What the task asks: Take the line that contains "Describe how this" as the first line and the final line of the records as the last; return exactly those lines and the lines between.

Available records:
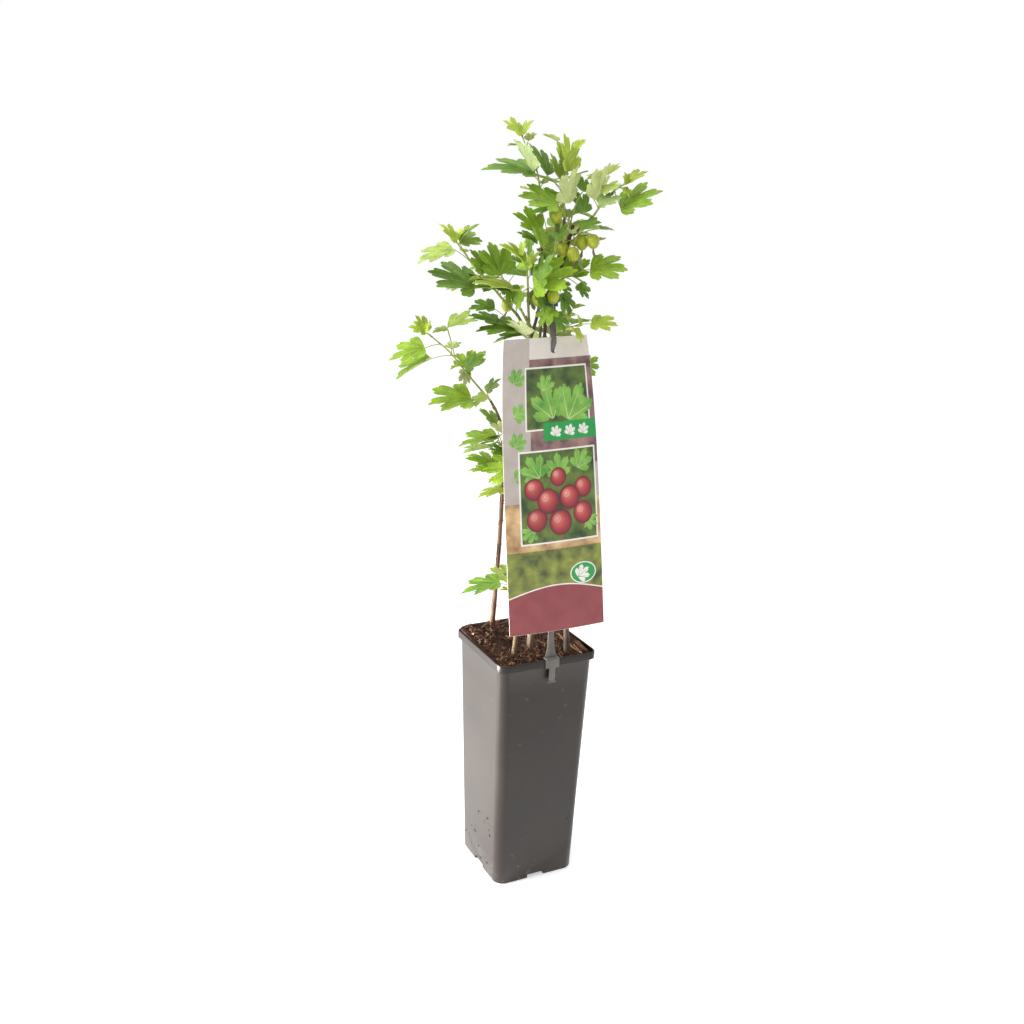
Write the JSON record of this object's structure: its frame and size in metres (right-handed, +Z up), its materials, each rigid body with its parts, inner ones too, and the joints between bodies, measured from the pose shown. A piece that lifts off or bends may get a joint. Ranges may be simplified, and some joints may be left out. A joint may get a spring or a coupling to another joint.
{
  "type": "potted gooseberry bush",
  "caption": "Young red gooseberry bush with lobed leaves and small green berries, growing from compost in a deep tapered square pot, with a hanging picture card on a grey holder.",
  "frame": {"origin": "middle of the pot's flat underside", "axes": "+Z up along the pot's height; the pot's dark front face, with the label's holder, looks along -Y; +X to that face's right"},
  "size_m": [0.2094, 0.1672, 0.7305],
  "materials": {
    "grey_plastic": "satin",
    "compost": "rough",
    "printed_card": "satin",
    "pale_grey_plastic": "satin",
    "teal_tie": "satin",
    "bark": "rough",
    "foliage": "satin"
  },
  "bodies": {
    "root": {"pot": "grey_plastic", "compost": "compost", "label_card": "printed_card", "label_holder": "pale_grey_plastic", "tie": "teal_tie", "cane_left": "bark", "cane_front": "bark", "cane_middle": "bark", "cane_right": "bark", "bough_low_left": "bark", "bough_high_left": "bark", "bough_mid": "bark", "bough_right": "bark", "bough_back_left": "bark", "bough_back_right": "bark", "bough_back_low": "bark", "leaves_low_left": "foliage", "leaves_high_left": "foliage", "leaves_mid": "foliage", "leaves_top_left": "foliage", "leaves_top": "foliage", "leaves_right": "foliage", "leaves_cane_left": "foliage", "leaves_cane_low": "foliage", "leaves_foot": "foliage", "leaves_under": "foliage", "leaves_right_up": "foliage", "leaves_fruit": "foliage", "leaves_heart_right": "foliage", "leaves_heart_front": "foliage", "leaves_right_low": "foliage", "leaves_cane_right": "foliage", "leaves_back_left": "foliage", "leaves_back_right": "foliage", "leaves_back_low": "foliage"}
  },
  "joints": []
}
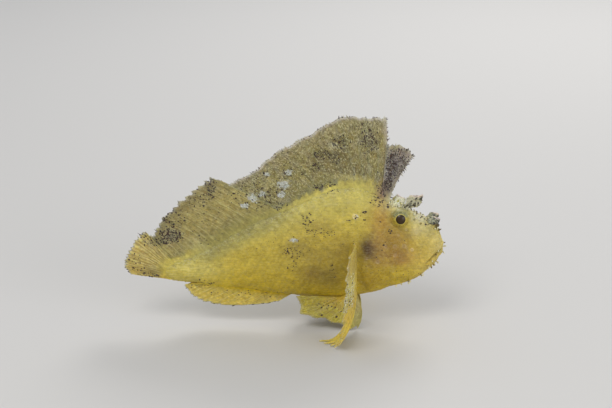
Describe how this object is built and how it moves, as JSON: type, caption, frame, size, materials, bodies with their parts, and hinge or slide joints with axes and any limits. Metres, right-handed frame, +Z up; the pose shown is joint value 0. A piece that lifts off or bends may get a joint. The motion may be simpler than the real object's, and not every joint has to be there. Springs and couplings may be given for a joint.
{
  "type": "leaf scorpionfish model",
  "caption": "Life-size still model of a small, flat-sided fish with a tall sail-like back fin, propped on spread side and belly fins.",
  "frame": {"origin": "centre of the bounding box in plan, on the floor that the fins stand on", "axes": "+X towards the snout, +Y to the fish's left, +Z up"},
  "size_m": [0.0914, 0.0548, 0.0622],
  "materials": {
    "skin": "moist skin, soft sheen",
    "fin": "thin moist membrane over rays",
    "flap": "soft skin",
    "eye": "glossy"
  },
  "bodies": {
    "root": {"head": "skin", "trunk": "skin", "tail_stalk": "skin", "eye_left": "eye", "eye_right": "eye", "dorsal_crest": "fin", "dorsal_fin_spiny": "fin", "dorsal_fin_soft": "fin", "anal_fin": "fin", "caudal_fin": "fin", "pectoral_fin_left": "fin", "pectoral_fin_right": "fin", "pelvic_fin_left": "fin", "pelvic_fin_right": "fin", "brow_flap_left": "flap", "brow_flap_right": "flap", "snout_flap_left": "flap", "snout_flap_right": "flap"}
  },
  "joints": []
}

Written response:
Describe how this object is built and how it moves, as JSON: type, caption, frame, size, materials, bodies with their parts, and hinge or slide joints with axes and any limits. Metres, right-handed frame, +Z up; the pose shown is joint value 0. A piece that lifts off or bends may get a joint. The motion may be simpler than the real object's, and not every joint has to be there. Springs and couplings may be given for a joint.
{
  "type": "leaf scorpionfish model",
  "caption": "Life-size still model of a small, flat-sided fish with a tall sail-like back fin, propped on spread side and belly fins.",
  "frame": {"origin": "centre of the bounding box in plan, on the floor that the fins stand on", "axes": "+X towards the snout, +Y to the fish's left, +Z up"},
  "size_m": [0.0914, 0.0548, 0.0622],
  "materials": {
    "skin": "moist skin, soft sheen",
    "fin": "thin moist membrane over rays",
    "flap": "soft skin",
    "eye": "glossy"
  },
  "bodies": {
    "root": {"head": "skin", "trunk": "skin", "tail_stalk": "skin", "eye_left": "eye", "eye_right": "eye", "dorsal_crest": "fin", "dorsal_fin_spiny": "fin", "dorsal_fin_soft": "fin", "anal_fin": "fin", "caudal_fin": "fin", "pectoral_fin_left": "fin", "pectoral_fin_right": "fin", "pelvic_fin_left": "fin", "pelvic_fin_right": "fin", "brow_flap_left": "flap", "brow_flap_right": "flap", "snout_flap_left": "flap", "snout_flap_right": "flap"}
  },
  "joints": []
}